If you decide to grow Luffa in your bee friendly garden, watch them carefully when they are small.

It seems that every plant eating bug in the universe wants to take a bite. Once the plant gets started, pests are less of a problem.

As soon as your first seedling emerges, you should be thinking about how you are going to support them.

Keep in mind that supporting a large green vine is one thing. Supporting a large green vine with heavy hanging fruit is another.

Set up a trellis or some type of heavy duty netting to allow your vine to climb. And it will climb – I had to rescue my wind chimes and my hummingbird feeders several times over the Summer !

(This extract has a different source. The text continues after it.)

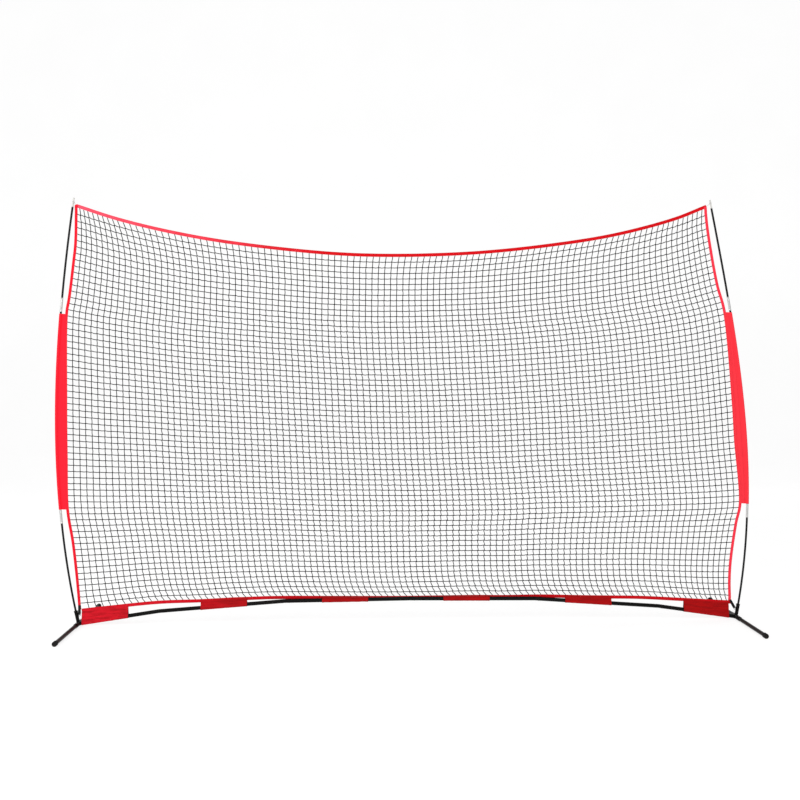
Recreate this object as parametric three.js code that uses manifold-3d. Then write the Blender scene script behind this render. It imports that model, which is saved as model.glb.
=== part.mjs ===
// Barrier net with bowed poles: a base bar of plug-in steel tubes, two hubs with crossing
// legs, two four-piece glass-fibre poles, and a knotted square-mesh net hung between them.
// Millimetres. +X runs along the base bar, +Y to the back, +Z up, z = 0 on the ground. The
// pieces are worked out from the point midway between the hubs, and moved together at the
// end, so that the origin is below the middle of the whole outline.

import * as THREE from 'three';
import { mergeVertices } from 'three/addons/utils/BufferGeometryUtils.js';
import Module from 'manifold-3d';

const wasm = await Module();
wasm.setup();

// ---- driving dimensions ---------------------------------------------------------------

const HALF_SPAN = 2438.5;            // hub centre to the middle of the base bar
const SWAY = 30.7;                   // the hubs' midpoint, right of the whole outline's middle
const BAR_RISE = [17.7, 103, 168, 177]; // height of the bar's axis at its joints, hub to middle
const BAR_JOINT = [HALF_SPAN, 1850, 925, 0]; // distance of those joints from the middle

const TUBE_R = 14;                   // base bar and legs, outside radius
const TUBE_BORE_R = 12.5;
const SWAGE_R = 12.2;                // the reduced end that plugs into the next tube
const SWAGE_BORE_R = 10.7;
const SWAGE_LENGTH = 60;
const SHOULDER = 12;                 // how far the swage reaches back into its own tube
const END_GAP = 1.3;                 // between a tube's end and its neighbour's shoulder

const LEG_AXIS_Z = 17.2;             // so that the foot caps' flats are 10.6 mm wide
const LEG_REACH = 625;               // hub centre to the end of the leg's tube
const LEG_PLUG = 75;                 // length of leg held in the hub's socket
const SOCKET_R = 16.5;
const SOCKET_BORE_R = 14.4;
const SOCKET_REACH = 95;             // hub centre to the socket's mouth
const CAP_R = 18;
const CAP_BORE_R = 14.3;
const CAP_LENGTH = 46;
const CAP_COVER = 34;                // length of leg inside the cap

const POLE_SOCKET_R = 12.8;
const POLE_SOCKET_BORE_R = 8.2;
const POLE_SOCKET_TOP = 92;          // along the pole from the hub's centre
const EYE_AT = 58;                   // strap eye, along the pole from the hub's centre
const EYE_RING_R = 6.5;
const EYE_WIRE_R = 2;
const POLE_FOOT = 24;                // where the pole's end stands in its socket
const POLE_R = 7.5;
const POLE_BORE_R = 4.6;
const FERRULE_R = 8.9;
const FERRULE_BORE_R = 8.3;
const FERRULE_LENGTH = 102;
const FERRULES = [794, 1570, 2345];  // ferrule middles, along the pole from the hub
const TUBE_TOP = 3062;               // top of the uppermost pole tube
const TIP_R = 6.4;
const TIP_NECK_R = 4.2;
const TIP_PLUG = 25;                 // length of tip inside the tube
const CORD_R = 2;                    // elastic cord inside the pole

const BUTTON_R = 4;
const BUTTON_HOLE_R = 4.35;
const BUTTON_FLANGE_R = 5.6;
const BUTTON_PROUD = 2.5;            // how far a button stands above the outer tube
const LEG_BUTTON_AT = 60;            // hub centre to the leg's button
const BAR_BUTTON_AT = 32;            // joint to the base bar's button

const NET_THICKNESS = 1.2;
const HEM_THICKNESS = 1.4;
const HEM_WIDTH = 24;
const SIDE_HEM_WIDTH = 20;
const SEAM_GAP = 1.5;                // between the net panel and the hem tapes
const HEM_STEPS = 24;                // straight steps along each hem
const HEM_BACK = 16.8;               // how far the bottom hem is pushed back by the bar
const HEM_BACK_FULL = 960;           // the hem is fully back inside this distance
const HEM_BACK_NONE = 1300;          // and in the net's plane beyond this one

const SLEEVE_R = 11.8;               // side sleeve's channel around the pole
const SLEEVE_BORE_R = 10.4;
const SIDE_SLEEVE = [846, 2280];     // start and end along the pole
const SIDE_SLEEVE_SEWN = [728, 2160]; // and along the side hem
const FLAP_THICKNESS = 5;
const BASE_SLEEVE_R = 17.6;
const BASE_SLEEVE_BORE_R = 15;
const FLAP_TUCK = 8;                 // how far a base sleeve's flap reaches below the bar's axis
const BASE_SLEEVES = [               // start and end along the base bar
  [-2412, -2074],
  [-1543, -1203],
  [-651, -311],
  [247, 590],
  [1154, 1499],
  [2043, 2381],
];

const LOOP_CORD_R = 1.7;
const LOOP_AT = 38;                  // corner loop's place on the tip, above the pole's tube
const STRAP_WIDTH = 15;
const STRAP_THICKNESS = 2;

const TUBE_SIDES = 14;               // facets of the steel tubes
const ROD_SIDES = 10;                // facets of poles, ferrules and tips
const CAP_SIDES = 18;                // facets of the foot caps
const PIN_SIDES = 10;                // facets of buttons and their holes
const SLEEVE_SIDES = 8;              // facets of the side sleeves' channels
const SLEEVE_STEPS = 10;
const POINTS_ALONG_SLEEVE = 14;
const POLE_STEPS = 6;
const RIGHT_THROUGH = 2000;          // longer than any piece of the bar, for its bore

// ---- curves in the net's plane ----------------------------------------------------------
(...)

Hopefully, this plant will help keep the bees away from my hummingbird feeders during the drought of Summer.

Choosing the Best Luffa Vine Location

The Luffa Vine is a …well.. a vine! It will grow to a rather large size so plan on having a strong vertical support in place.

I have a partial block wall at one end of the house that would be perfect. I will give the vine strong cord to climb. This area gets plenty of sunlight and is not far away from the bee yard.

Lush summer growth will provide relief from the late day sun and provide a pollen and nectar source for my bees.

Luffa Provides Late Summer Food for Bees

One thing that makes this vine a great choice when planting for bees-is the time of bloom. Our late summer bee food plants can be sparse.

The Luffa flowers can provide food for bees when there is little else out there- a nectar dearth.

Large luffa vine with flowers for bees growing up the side of a house image.

Slow to start, once started the vine grows quickly. I had not applied any fertilizer to my vine. But I had a lot of vine and no flowers for a long time.

As the vine outgrew the spot I had for it, I realized that I had chosen the wrong location. This thing was becoming a monster vine.

It was reaching the house top, I could only imagine what my husband must think… oops. But, I had invested too much heart in it to stop now.

The male flowers appeared first as single blossoms. I was delighted to see Bumble bees working the flowers for pollen during early Morning. But wait, where were the honey bees?

Obviously, the honey bees had found a source of pollen that they preferred at that time. Later, the honey bees joined the pollen gathering too.

The flowers excrete nectar to attract bees and other pollinators. These insect visitors result in luffa pollination and more fruit.

image of pollinator ebook to help grow your bee garden

My Luffa Plant Grows Too Big

Each week, I inspected the massive Green Monster Vine looking for fruit. If you grow a big Luffa vine like mine, expect to spend some time looking for your first fruit.

The beautiful large, green leaves are great for hiding little fruits. Finally, your Luffa fruits will appear. You will be surprised at their growth rate.

The smaller ones are similar to cucumbers and can be eaten. If you want to harvest sponges, leave the fruit to grow larger.

Green luffa fruit  resulting from good pollination image.

It’s Harvest Time

When the fruit has matured, the Luffa will feel soft and spongy. They must be harvested before frost kills the vine to prevent spoilage.

Some of your fruit will still be green and hard, harvest them too. Ripe Luffa fruit will be easy to peel. Green fruit can be peeled but it is not easy.

You want ripe fruit! After discarding the tough green peeling, the inside of the fruit contain pulps, seeds and a fibrous structure that becomes a sponge.

Take your peeled Luffa fruit and spray it again and again with water. You need to use a sprayer with force to clean the pulp and seeds out. Continue to spray and squeeze the fruit until the pulp is washed away.

Now you will have a fiber sponge! This is left to dry in the sun for a few days – and you have Luffa sponges!

You can use them yourself around the house or give them to your non-sponge growing friends.

Final Thoughts:

While I am certainly a novice on growing Luffa, it was a great experience. My honey bees enjoyed the late Summer blooms. And other pollinators used the plant as a food source too. I had a blast with the project.

Would I grow one again? You betcha. But I would only grow 1 or 2 vines and I would find another larger place to grow it or a different way to trellis.

Have fun experimenting with growing Luffas-a bee friendly vine in your garden this year.